Active Commuting Is Good for You and the Environment
WASHINGTON — Your to-do list starts the minute you wake up in the morning. Shower, coffee, breakfast, take kids to school and head to work. Maybe you’d like to go to the gym before you start your day, but you don’t have time. Instead of getting in your car, get some movement with active commuting.
Whether you walk, bike, or take public transportation, starting your day with light exercise has research-backed physical and mental health benefits. It’s also environmentally friendly. In the DMV area, opportunities abound. Here, we’ll explain how, when, and why to actively commute — along with tips for remote workers.
What Is Active Commuting?
Active commuting refers to getting to work without using a car, resulting in more physical activity. Depending on where you live and work, it may not be possible, but, for many people in Washington, D.C., and surrounding areas, it is.
Here are some suggestions:
- Cycling: Get your own bike, use Capital Bikeshare or Lime bikeshare.
- Walking: If you live close enough, walking to work will boost your daily step count.
- Public Transportation: Take the metro, bus, or both. Studies show that people who take public transportation walk more than people who drive. Walking to your bus stop and through D.C.’s large metro stations gets you more steps than walking to and from your car.
Actively commuting to work helps you start your day with exercise, and doing it on your way home gives you time to unwind after the work day and before your evening activities.
If you work from home, you can still start and finish your day with a walk or bike ride or “commute” to a nearby coffee shop or co-working space. Getting sunlight and fresh air can boost your mood and give you a break from your home environment.
Why Actively Commute?
In today’s world, we spend a lot of time sitting, which leads to chronic health conditions. Getting more physical activity is the only way to counteract a sedentary lifestyle, and active commuting is a convenient way to sneak more activity into your life.

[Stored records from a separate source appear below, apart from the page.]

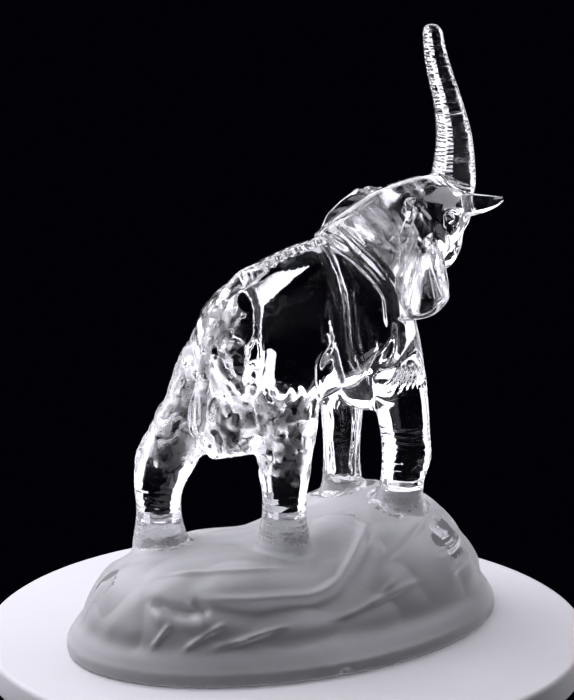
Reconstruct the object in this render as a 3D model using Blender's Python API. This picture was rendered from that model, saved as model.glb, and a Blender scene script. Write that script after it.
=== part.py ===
"""Clear crystal elephant with a raised trunk, walking over a frosted oval mound.

The animal looks along -Y and its right side is -X. The flat underside of the mound lies on Z = 0, with the
origin in the middle of that oval. Lengths below are millimetres, and MM turns them into metres.
Places on the animal are given as side (its left is +), ahead (towards its face) and up.
"""

import math

import bmesh
import bpy
from mathutils import Vector

MM = 0.001

# Driving dimensions
BASE_HALF_LENGTH = 91.0
BASE_HALF_WIDTH = 60.5
RIM_HEIGHT = 5.0
RIM_BEVEL = 1.4
REAR_CREST = 38.0  # height of the mound's top under the hind feet
CREST_RISE = 13.5  # how much higher it is under the front feet
CLIMB_START = -10.0  # where the top begins to rise, ahead of the middle
CLIMB_LENGTH = 58.0
SIDE_POWER, FRONT_POWER, REAR_POWER = 2.9, 6.0, 8.0  # the higher, the steeper the shoulder on that side
SHOULDER_ROUND = 1.25
BOND_GAP = 0.3  # between two bonded faces
MOUND_RINGS = (0.08, 0.22, 0.34, 0.46, 0.57, 0.67, 0.75, 0.82, 0.88, 0.93, 0.97, 0.992, 1.0)
REFRACTION = 1.54
RING_SIDES = 32
VOXEL = 1.8
SMOOTHING_PASSES = 5
ANIMAL_TRIANGLES = 6400
WELD = 1e-7  # metres
SHARP_ANGLE = 50

# One limb is a list of level rings: side, ahead, up, half length, half width
HIND_LEFT_LEG = (
    (13, -9, 121, 20, 13),
    (15, -17, 109, 20.5, 14),
    (16, -24, 96, 17, 13.5),
    (17, -31.5, 87, 15, 12.5),
    (17.3, -38, 77, 13.3, 12.8),
    (17.5, -43.2, 68, 11.8, 11.4),
    (18, -45.9, 60, 9.8, 10),
    (18, -46.3, 53, 8.7, 8.9),
    (18, -46, 46, 9.2, 9.3),
    (18, -45.6, 39, 10.6, 10.6),
    (18, -45.4, 28, 11.8, 11.8),
)
HIND_RIGHT_LEG = (
    (-13, -8, 120, 17, 13),
    (-14, -9, 107, 16, 14),
    (-14.5, -9.5, 96, 14.5, 13),
    (-15, -9, 86, 12.3, 12),
    (-14.7, -9, 76, 10.8, 11.2),
    (-14.8, -9.2, 66, 9.5, 9.7),
    (-15, -9.5, 58, 8.6, 8.7),
    (-15, -9.5, 50, 8.8, 8.9),
    (-15, -9.5, 42, 10.2, 10.2),
    (-15, -9.5, 28, 11.4, 11.4),
)
FRONT_LEFT_LEG = (
    (13, 28, 124, 13, 12),
    (14, 31, 108, 12.5, 12),
    (14, 33.5, 95, 10.8, 10.6),
    (14, 34.6, 83, 8.7, 8.8),
    (14, 34.8, 72, 7.6, 7.8),
    (14, 34.8, 62, 7.2, 7.4),
    (14, 35, 54, 7.6, 7.8),
    (14, 35.3, 46, 9, 9),
    (14, 35.5, 34, 10.2, 10.2),
)
FRONT_RIGHT_LEG = (
    (-14, 34, 124, 14, 12.5),
    (-14.5, 37.8, 112, 12.8, 12.5),
    (-14.5, 41.3, 100, 11.8, 11.5),
    (-14.5, 44.4, 86, 10.6, 10.4),
    (-14.5, 46.2, 74, 9.8, 9.8),
    (-14.5, 46.8, 65, 9.9, 9.7),
    (-14.5, 45, 57, 8.7, 8.9),
    (-14.5, 44, 51, 9.2, 9.3),
    (-14.5, 43.8, 44, 10.6, 10.6),
    (-14.5, 43.8, 34, 11.4, 11.4),
)
GROIN = (
    (0, -18, 108, 17, 19),
    (0, -20, 92, 17, 17),
    (1, -22, 83, 15, 16),
    (1.5, -23.5, 77, 12.5, 14.5),
    (2, -24.5, 74.5, 9, 10.5),
    (2, -25, 73.4, 5, 6),
)
BREAST = (
    (0, 35, 112, 16, 18),
    (0, 36.5, 98, 14, 15),
    (0, 37.5, 90, 11, 12),
    (0, 38, 85, 7.5, 8.5),
    (0, 38, 83, 4, 4),
)
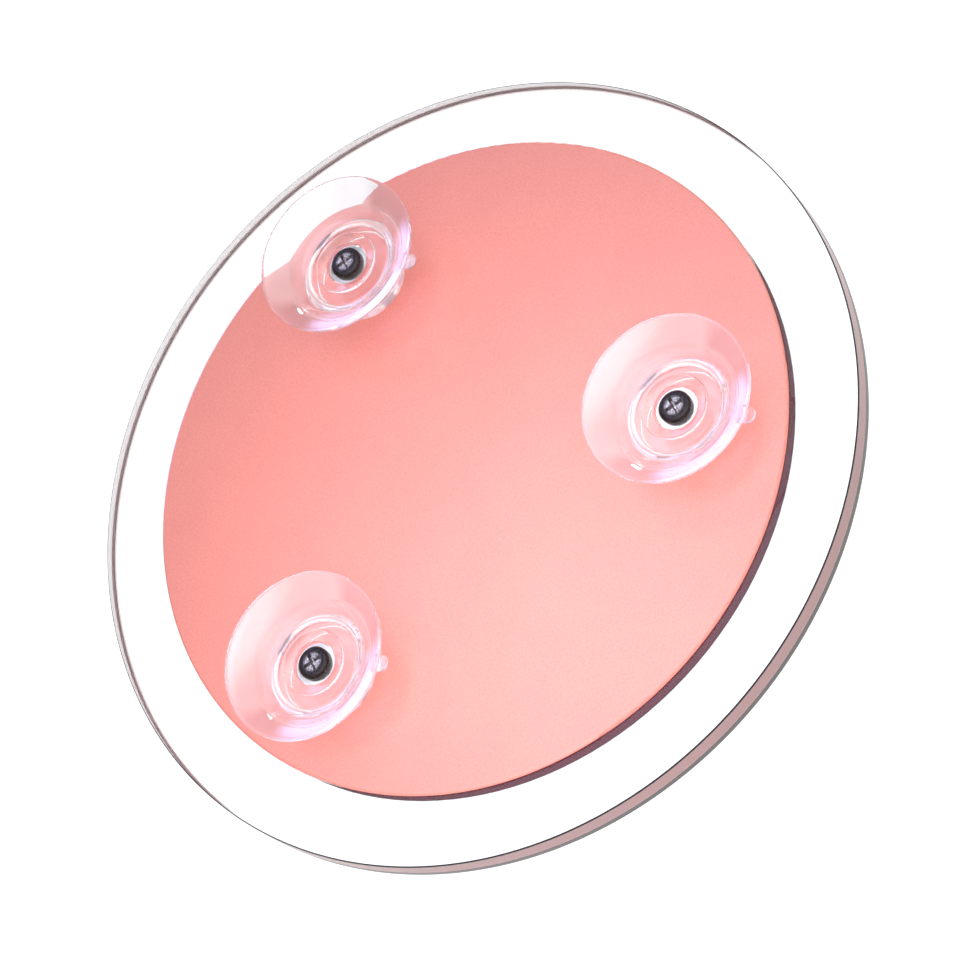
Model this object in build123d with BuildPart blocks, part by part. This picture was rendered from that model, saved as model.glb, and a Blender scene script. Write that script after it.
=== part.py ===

Reduces Risk of Chronic Diseases
The World Health Organization recommends 150 minutes of moderate weekly exercise to help prevent chronic health conditions. Many people do not reach the minimum, and active commuting can help.
Research shows that walking or cycling to work reduces your risk of developing coronary heart disease. A 2019 meta-analysis showed active commuting reduces your risk of cardiovascular diseases and all-cause mortality. A 2021 review of studies also shows it lowers your risk of hypertension, diabetes and obesity.
Improves Physical Fitness
There are many ways to define physical fitness, but two common markers are cardiorespiratory fitness and muscular fitness. CF refers to how efficient your heart is at pumping blood and oxygen throughout your body. Getting your heart rate up during cardio exercise helps it improve. MF refers to muscular strength. Building strength and muscle in the gym makes activities of daily life easier and helps prevent injury.
A 2020 review of studies showed that active commuting has a positive impact on physical fitness. Cycling improved CF more while walking improved MF. Cycling can be higher intensity cardio, while walking is weight-bearing exercise. You engage more muscles to support your body weight. Both are beneficial.
May Boost Mental Health
Regular exercise is a well-known method to help with mental health. It can reduce symptoms of anxiety and depression and boost your mood, self-esteem and cognitive function.
Research shows that cycling or walking to work can improve quality-of-life. Another study showed that active commuting, rather than driving, enhances well-being. More time spent walking to work increased well-being, while more time spent driving decreased it.
A 2021 study on cycling showed that people who bike to work had decreased symptoms of depression and increased feelings of happiness and well-being.
It’s important to note that other studies show the link between active commuting and mental health is inconsistent. It suggests active commuting alone may not help your mental health. But, it is a way to get more exercise, which can help.
Active commuting also has a positive impact on the environment. The cycling study notes that using more bikes and less cars reduces traffic, leading to less air pollution and noise pollution. Both types of pollution can affect your physical and mental health.
See the Sights
People from all over the world visit Washington, D.C. Depending on your route, actively commuting may take you past historical landmarks, and up and down scenic, tree-lined streets. If you’re new to the area or just want to do some sightseeing, you’ll get to do it on your way to work.
Enjoy the Ride
Add more movement to your day by getting to and from work without a car. Walk, bike, take public transportation, or mix and match. Research shows getting more physical activity helps prevent chronic diseases, improves physical fitness, and boosts your mental health. If you struggle to meet your exercise goals, take advantage of your commute. Plus, you’ll be kind to the environment and get to soak up the D.C. sights along the way.